Although enforced sporadically by the 21st century, laws against homosexual sex were ubiquitous in America as late as 1960, when every state had one. Over a dozen states still considered gay sex a crime in September of 1998, when police responded to reports of someone brandishing a gun in the Harris County, Texas apartment of John Lawrence. Upon entering the apartment, they discovered Lawrence having sex with another man and arrested him under Texas’ “Homosexual Conduct” law, which barred “deviate sexual intercourse with another individual of the same sex.”

Five years later, the Supreme Court heard the case. Lawyers for the State of Texas tried to draw a distinction between the privacy of “a marital bedroom” and the circumstances of the case, but the Court sided with Lawrence. In a 6-3 decision, it ruled that “The state cannot demean [anyone’s] existence or control their destiny by making their private sexual conduct a crime,” finding that the right to privacy that underpinned the 1973 Roe v. Wade decision also covered sex among consenting adults.

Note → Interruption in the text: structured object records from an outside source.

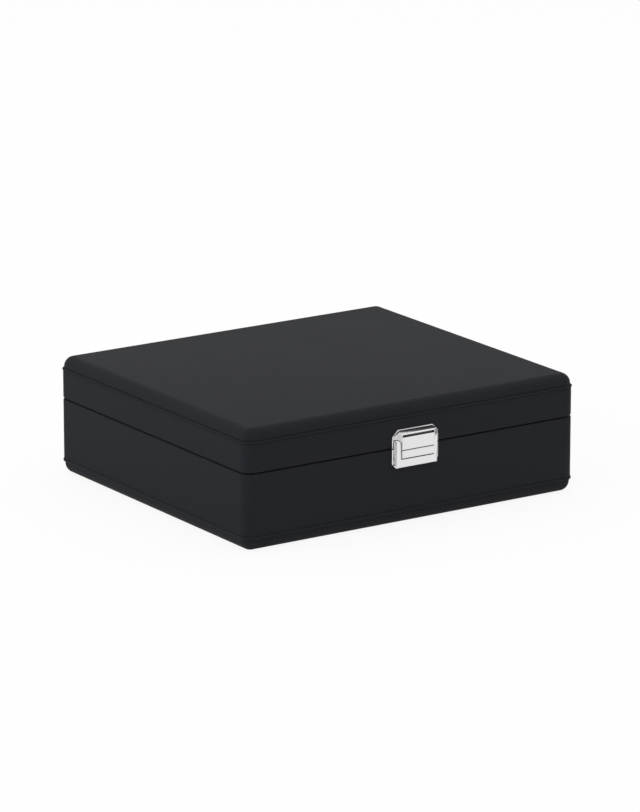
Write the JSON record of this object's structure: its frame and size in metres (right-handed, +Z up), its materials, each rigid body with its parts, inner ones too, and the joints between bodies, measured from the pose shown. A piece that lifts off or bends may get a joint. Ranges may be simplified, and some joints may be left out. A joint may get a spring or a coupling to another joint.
{
  "type": "cufflink box",
  "caption": "Leather-covered cufflink box: a suede-lined tray of small compartments under a hinged lid with a sprung front clasp, over a side drawer.",
  "frame": {"origin": "centre of the flat underside that the box stands on", "axes": "+X to the right along the front, +Y to the hinged back, +Z up"},
  "size_m": [0.2372, 0.208, 0.07],
  "materials": {
    "black_leather": "fine grain, satin",
    "suede": "napped",
    "chrome": "polished",
    "steel": "plain",
    "card": "pressed card",
    "board": "fibreboard, unpainted"
  },
  "bodies": {
    "base": {"base_bottom_leather": "black_leather", "base_bottom_panel": "board", "base_bead": "black_leather", "base_floor_lining": "suede", "base_wall_front": "board", "base_wall_back": "board", "base_wall_left": "board", "base_wall_right": "board", "base_side_leather": "black_leather", "drawer_guide_front": "board", "drawer_guide_rear": "board", "deck_board": "board", "tray_floor_pad": "suede", "tray_wall_lining": "suede", "tray_divider_long_1": "suede", "tray_divider_long_2": "suede", "tray_divider_long_3": "suede", "tray_divider_cross_1": "suede", "tray_divider_cross_2": "suede", "tray_divider_cross_3": "suede", "tray_divider_cross_4": "suede", "hinge_base_leaf_left": "chrome", "hinge_base_leaf_right": "chrome", "hinge_pin_left": "chrome", "hinge_pin_right": "chrome", "hinge_base_screws": "steel", "clasp_base_plate": "chrome"},
    "lid": {"lid_top_leather": "black_leather", "lid_top_panel": "board", "lid_bead": "black_leather", "lid_wall_front": "board", "lid_wall_back": "board", "lid_wall_left": "board", "lid_wall_right": "board", "lid_side_leather": "black_leather", "lid_pad_board": "card", "lid_pad": "suede", "lid_wall_lining": "suede", "hinge_lid_leaf_left": "chrome", "hinge_lid_leaf_right": "chrome", "hinge_lid_screws": "steel", "clasp_lid_plate": "chrome", "clasp_hood": "chrome", "clasp_pivot_pin": "steel", "clasp_spring": "steel"},
    "clasp_lever": {"clasp_lever": "chrome"},
    "drawer": {"drawer_front_board": "board", "drawer_front_leather": "black_leather", "drawer_side_front": "board", "drawer_side_rear": "board", "drawer_back": "board", "drawer_bottom": "board", "drawer_floor_pad": "suede", "drawer_divider_1": "suede", "drawer_divider_2": "suede", "drawer_stops": "board", "drawer_pull": "chrome", "drawer_pull_screw": "steel"}
  },
  "joints": [
    {"name": "lid_hinge", "type": "hinge", "parent": "base", "child": "lid", "pos_m": [0, 0.10205, 0.045], "axis": [-1, 0, 0], "range_deg": [0, 100]},
    {"name": "clasp_pivot", "type": "hinge", "parent": "lid", "child": "clasp_lever", "pos_m": [0, -0.10205, 0.049], "axis": [-1, 0, 0], "range_deg": [0, 30], "stiffness_Nm_per_rad": 0.02, "springref_deg": -28.65},
    {"name": "drawer_slide", "type": "slide", "parent": "base", "child": "drawer", "axis": [1, 0, 0], "range_m": [0, 0.15]}
  ]
}
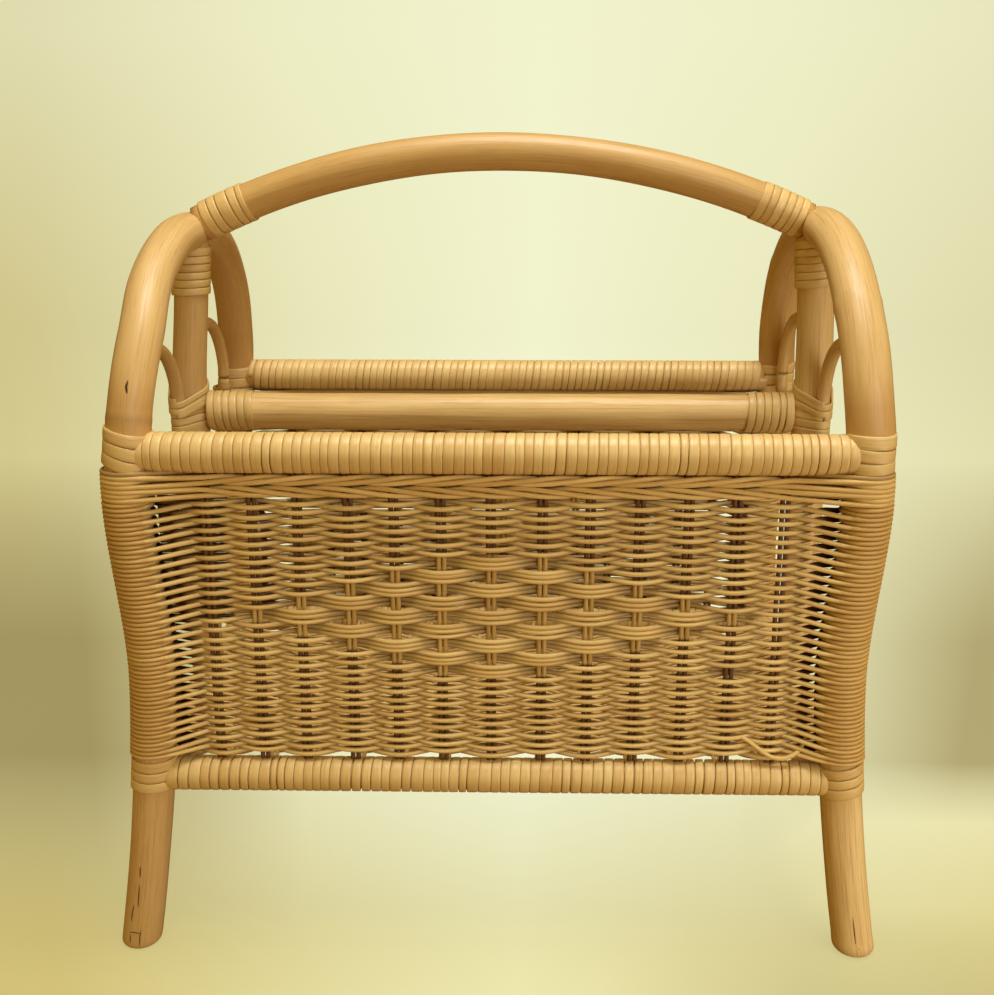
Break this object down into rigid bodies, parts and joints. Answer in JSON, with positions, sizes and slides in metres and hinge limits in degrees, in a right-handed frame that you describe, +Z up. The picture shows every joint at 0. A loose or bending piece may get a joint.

Chief Justice William H. Rehnquist and Justices Antonin Scalia and Clarence Thomas dissented, with Scalia writing that “The court has largely signed on to the so-called homosexual agenda” and “taken sides in the culture war,” adding that he had “nothing against homosexuals.” Overnight, gay sex became legal in the United States, paving the way for further acceptance of homosexuality in the coming years.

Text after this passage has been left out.